Lawton - The young people of Rushville Sabbath school will hold a masquerade party at the home of G.L. Pickett, Lawton, Friday evening, Oct. 29th.
North Bridgewater - Legrand B. Gunn, of Everett, Wash., has been visiting his parents, Mr. and Mrs. H.N. Gunn. Mr. Gunn went west about 20 years ago and took up government land near Seattle, which had heavy timber on it and proved to be valuable. Later he became a lawyer and has a successful practice in Everett, to which place he returned Saturday.

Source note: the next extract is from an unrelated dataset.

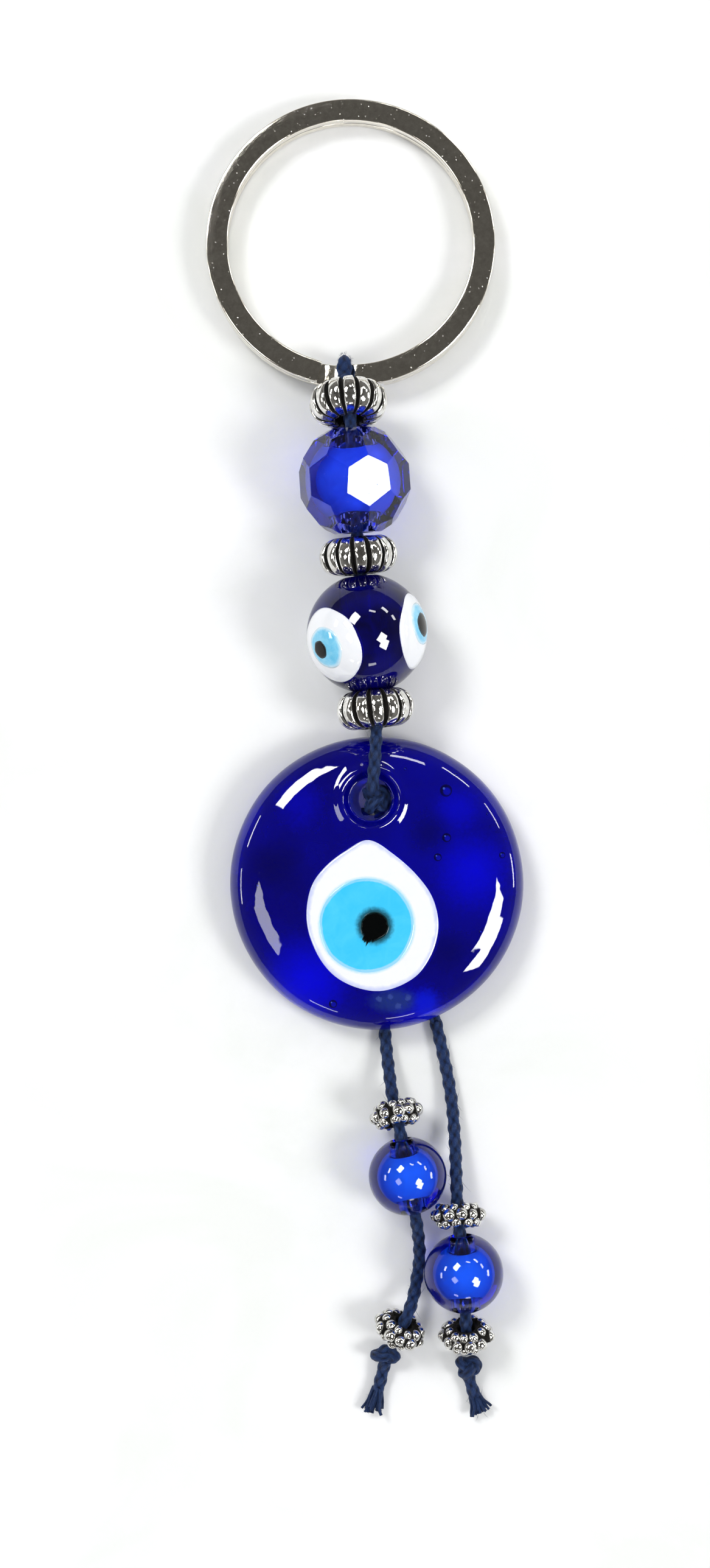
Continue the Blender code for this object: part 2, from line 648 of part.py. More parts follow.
def tails(home):
    left_joint = pivot("left_tail_pivot", (2.12, -47.9, 0.72), home)
    right_joint = pivot("right_tail_pivot", (7.4, -47.1, 0.72), home)
    hang(tube("left_tail_cord", smooth_path(LEFT_TAIL, 2.4), CORD_R, home), left_joint)
    hang(tube("right_tail_cord", smooth_path(RIGHT_TAIL, 2.4), CORD_R, home), right_joint)
    for (name, centre, sizes, turn), joint in zip(END_KNOTS, (left_joint, right_joint)):
        hang(lump(name, centre, sizes, turn, home), joint)
    hang(frayed_end("left_frayed_end", LEFT_STUB, home), left_joint)
    hang(frayed_end("right_frayed_end", RIGHT_STUB, home), right_joint)
    for name, centre, axis in SPACERS:
        spacer(name, centre, axis, home)
    for name, centre, radius, axis in TAIL_BEADS:
        tail_bead(name, centre, radius, axis, home)


def disc_cords(home):
    """The strands over and under the disc's upper rim, the knot in its hole, and the cords behind it."""
    joint = pivot("neck_pivot", (*HOLE_CENTRE, 4.0), home)
    hang(tube("cord_front_strand", smooth_path(FRONT_STRAND, 1.8), CORD_R, home), joint)
    hang(tube("cord_back_strand", smooth_path(BACK_STRAND, 1.3), BACK_STRAND_R, home), joint)
    lump("hole_knot", HOLE_KNOT, (1.6, 1.55, 1.7), 0.0, home)
    tube("cord_behind_left", smooth_path(LEFT_BEHIND, 3.0), CORD_R, home)
    tube("cord_behind_right", smooth_path(RIGHT_BEHIND, 3.0), CORD_R, home)


def main():
    clear_scene()
    parts = collection("evil_eye_charm", bpy.context.scene.collection)
    cutters = collection("cutters", bpy.context.scene.collection)
    key_ring(parts)
    ring_loop(parts)
    stem_strands(parts)
    for name, centre, tilt_deg in RONDELLES:
        rondelle(name, centre, tilt_deg, parts)
    faceted_bead(parts, cutters)
    eye_bead(parts, cutters)
    disc(parts, cutters)
    disc_cords(parts)
    tails(parts)


main()
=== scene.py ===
"""The looks of the evil-eye charm: camera, light, floor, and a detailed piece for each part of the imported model.

The charm lies along Y on a white table at z = 0, with the key ring towards +Y. Lengths are in millimetres and
become metres through MM. A cord's route is in metres, point for point as the design has it.
"""

import json
import math
import random

import bmesh
import bpy
import numpy as np
from mathutils import Matrix, Vector, noise

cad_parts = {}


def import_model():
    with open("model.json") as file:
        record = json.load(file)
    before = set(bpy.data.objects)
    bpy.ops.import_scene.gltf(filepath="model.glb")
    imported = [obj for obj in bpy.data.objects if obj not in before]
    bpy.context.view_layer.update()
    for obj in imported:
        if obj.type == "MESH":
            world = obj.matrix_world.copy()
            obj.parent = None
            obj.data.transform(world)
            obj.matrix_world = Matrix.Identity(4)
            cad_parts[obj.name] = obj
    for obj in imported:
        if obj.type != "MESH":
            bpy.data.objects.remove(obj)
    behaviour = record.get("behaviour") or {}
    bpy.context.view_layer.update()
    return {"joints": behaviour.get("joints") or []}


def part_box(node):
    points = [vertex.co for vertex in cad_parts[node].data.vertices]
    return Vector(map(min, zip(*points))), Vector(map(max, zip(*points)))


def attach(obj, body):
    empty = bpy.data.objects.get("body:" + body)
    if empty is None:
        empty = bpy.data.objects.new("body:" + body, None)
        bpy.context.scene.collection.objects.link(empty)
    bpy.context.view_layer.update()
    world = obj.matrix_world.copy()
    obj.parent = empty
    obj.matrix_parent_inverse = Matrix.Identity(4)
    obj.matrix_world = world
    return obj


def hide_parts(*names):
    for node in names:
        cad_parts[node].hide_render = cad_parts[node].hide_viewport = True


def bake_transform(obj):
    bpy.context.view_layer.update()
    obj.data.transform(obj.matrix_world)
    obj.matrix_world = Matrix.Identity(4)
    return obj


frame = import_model()
noise.seed_set(7)  # without a seed, noise_vector takes its offsets from the clock
JOINTS = {joint["name"]: joint for joint in frame["joints"]}
MM = 0.001

# Camera: straight above the charm
CAMERA_AT = (-0.945, -22.53, 300.0)
CAMERA_LENS = 66.19
CAMERA_SENSOR = 36.0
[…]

Montrose - A system of synchronizing clocks, operated by electricity, is being installed in Montrose this week. The master clock is located at F.D. Morris & Co.'s store and controls the system, the remaining five being located in the jewelry stores of F. B. Smith, E.J. Smith and E.H. True, in the commissioners' office at the court house, and the First National Bank. The correct Washington time is received each day at noon over the Western Union lines. If there is any variation from the correct time the clocks correct themselves automatically and they require no winding or other attention. ALSO As Hallowe'en falls on Sunday this year, the Annual Masquerade Dance at Colonial Hall will be held on next Monday evening, Nov. 1st, 1909. Music will be furnished by Mahon's Orchestra, and there will be many unique and interesting costumes. Admissions to gallery will be 10 cents as usual.

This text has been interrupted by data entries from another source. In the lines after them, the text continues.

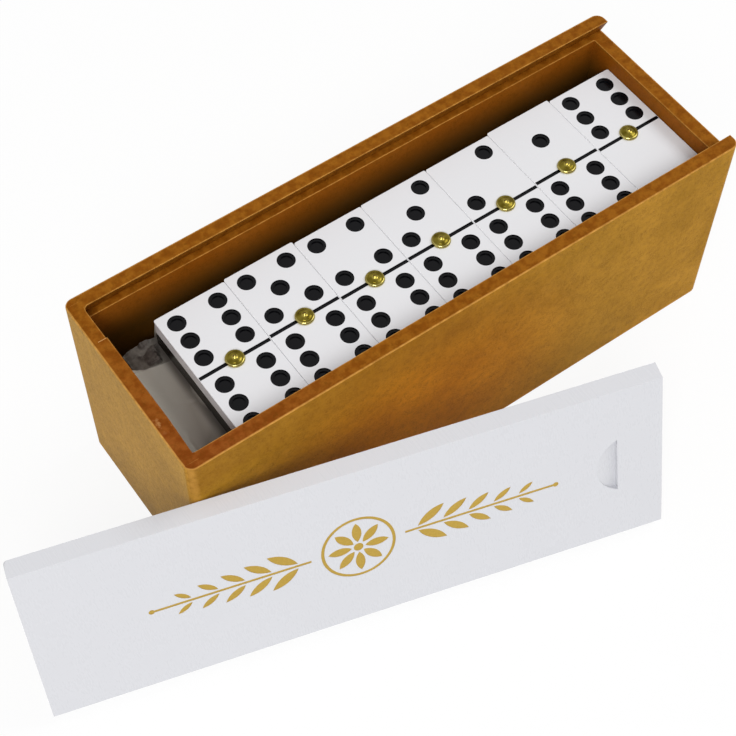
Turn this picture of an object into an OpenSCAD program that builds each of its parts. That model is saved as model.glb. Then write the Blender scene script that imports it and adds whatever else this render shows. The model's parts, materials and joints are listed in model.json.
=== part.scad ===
/* [Tiles] */
// Width of one tile
tile_w = 24.7; // [22:0.1:30]
// Length of one tile
tile_l = 50.2; // [48:0.2:60]
// Thickness of the white face layer
face_t = 5; // [3.5:0.1:7]
// Thickness of the dark back layer
back_t = 6.2; // [3:0.1:8]
// Radius of the tile's upright corners
tile_corner_r = 0.9; // [0.5:0.1:2]
// Gap between neighbouring tiles
tile_gap = 0.1; // [0.05:0.05:0.5]
// Tiles in one row
row_n = 7; // [7:1:7]
// Radius of the rounded edges round a tile's two broad sides
tile_edge_r = 0.2; // [0.1:0.1:1]

/* [Pips] */
// Diameter of a pip
pip_d = 5.8; // [4.3:0.1:6]
// Depth of a pip's step
pip_depth = 0.35; // [0.2:0.05:0.6]
// Diameter of the deeper round in a pip
pip_core_d = 4; // [2:0.1:4.2]
// Depth of the deeper round below the face
pip_core_depth = 0.8; // [0.6:0.05:1.2]
// Distance of the outer pips from the tile's middle line
pip_side = 7.12; // [6:0.1:8]
// Distance between pips along the tile
pip_pitch = 7.36; // [6.4:0.1:7.8]
// Distance from the dividing line to the nearest row of pips
pip_near = 5.55; // [4.8:0.1:6]
// Width of the dividing line
divider_w = 1.25; // [0.4:0.05:1.6]
// Depth of the dividing line
divider_depth = 0.4; // [0.2:0.05:0.8]
// Distance from the dividing line's ends to the tile's sides
divider_end = 0.2; // [0.1:0.05:2]

/* [Pins] */
// Diameter of the pin's domed head
pin_head_d = 6.1; // [4.5:0.1:7]
// Height of the pin's head above the tile
pin_head_h = 1.8; // [0.8:0.1:2]
// Height of the upright edge round the pin's head
pin_rim_h = 0.6; // [0.2:0.1:0.7]
// Diameter of the pin's shank
pin_shank_d = 2; // [1.2:0.1:3]
// White material left under the pin's shank
pin_cover = 1; // [0.5:0.1:2]

/* [Box] */
// Thickness of the wall boards
wall_t = 4.8; // [4.4:0.2:8]
// Thickness of the bottom board
floor_t = 5; // [3:0.5:8]
// Depth of the rebates that join the boards
rebate_d = 2.4; // [1.2:0.2:3]
// Radius of the upright outer corners
corner_r = 3; // [1:0.5:4]
// Radius of the rounded rim and base edges
edge_r = 0.3; // [0.2:0.1:1]
// Room from the tops of the tiles to the rim
headroom = 12; // [10:0.5:20]
// Free length at the closed end of the row
end_gap = 16.75; // [12:0.25:30]
// Free width along the back of the row
side_gap = 8.2; // [4:0.2:14]
// Clearance of the row at the open end and the front wall
row_clear = 0.15; // [0.1:0.05:0.5]

/* [Lid] */
// Thickness of the sliding lid
lid_t = 5; // [4:0.2:8]
// Undercut of the groove in each side board
groove_d = 2.4; // [1.6:0.2:3]
// Clearance between the lid and its groove
lid_clear = 0.2; // [0.1:0.05:0.4]
// Play of the lid in the groove's height
lid_play = 0.9; // [0.2:0.1:1.2]
// Radius of the lid's corners at the closed end
lid_corner_r = 1.5; // [0.5:0.1:3]
// Length of the thumb notch along the lid
notch_l = 6.8; // [5:0.2:12]
// Width of the thumb notch across the lid
notch_w = 20; // [12:0.5:30]
// Depth of the thumb notch at its steep end
notch_depth = 1.8; // [0.8:0.1:3]
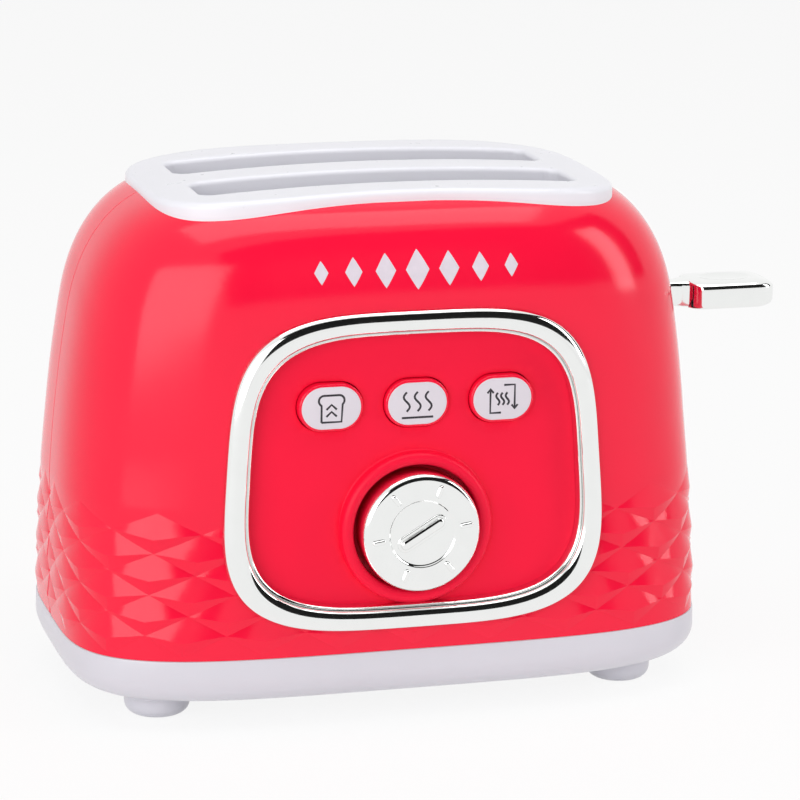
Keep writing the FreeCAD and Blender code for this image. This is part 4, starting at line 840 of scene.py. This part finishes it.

News Brief - Commissioners W.H. Tingley, A.J. Cosgriff and J.E. Hawley started out in wagons yesterday to deliver the ballots for Tuesday's election to the proper custodians in the numerous election districts. It is not an enjoyable trip, involving many miles of driving over rough roads, and is generally made in inclement weather. Each commissioner is assigned a certain section and all are glad when the trip is over. ALSO This is the time of the year when one is often reminded of a saying of Josh Billings, that the "only thing some underwear is good for, is to make a fellow scratch and forget his other troubles."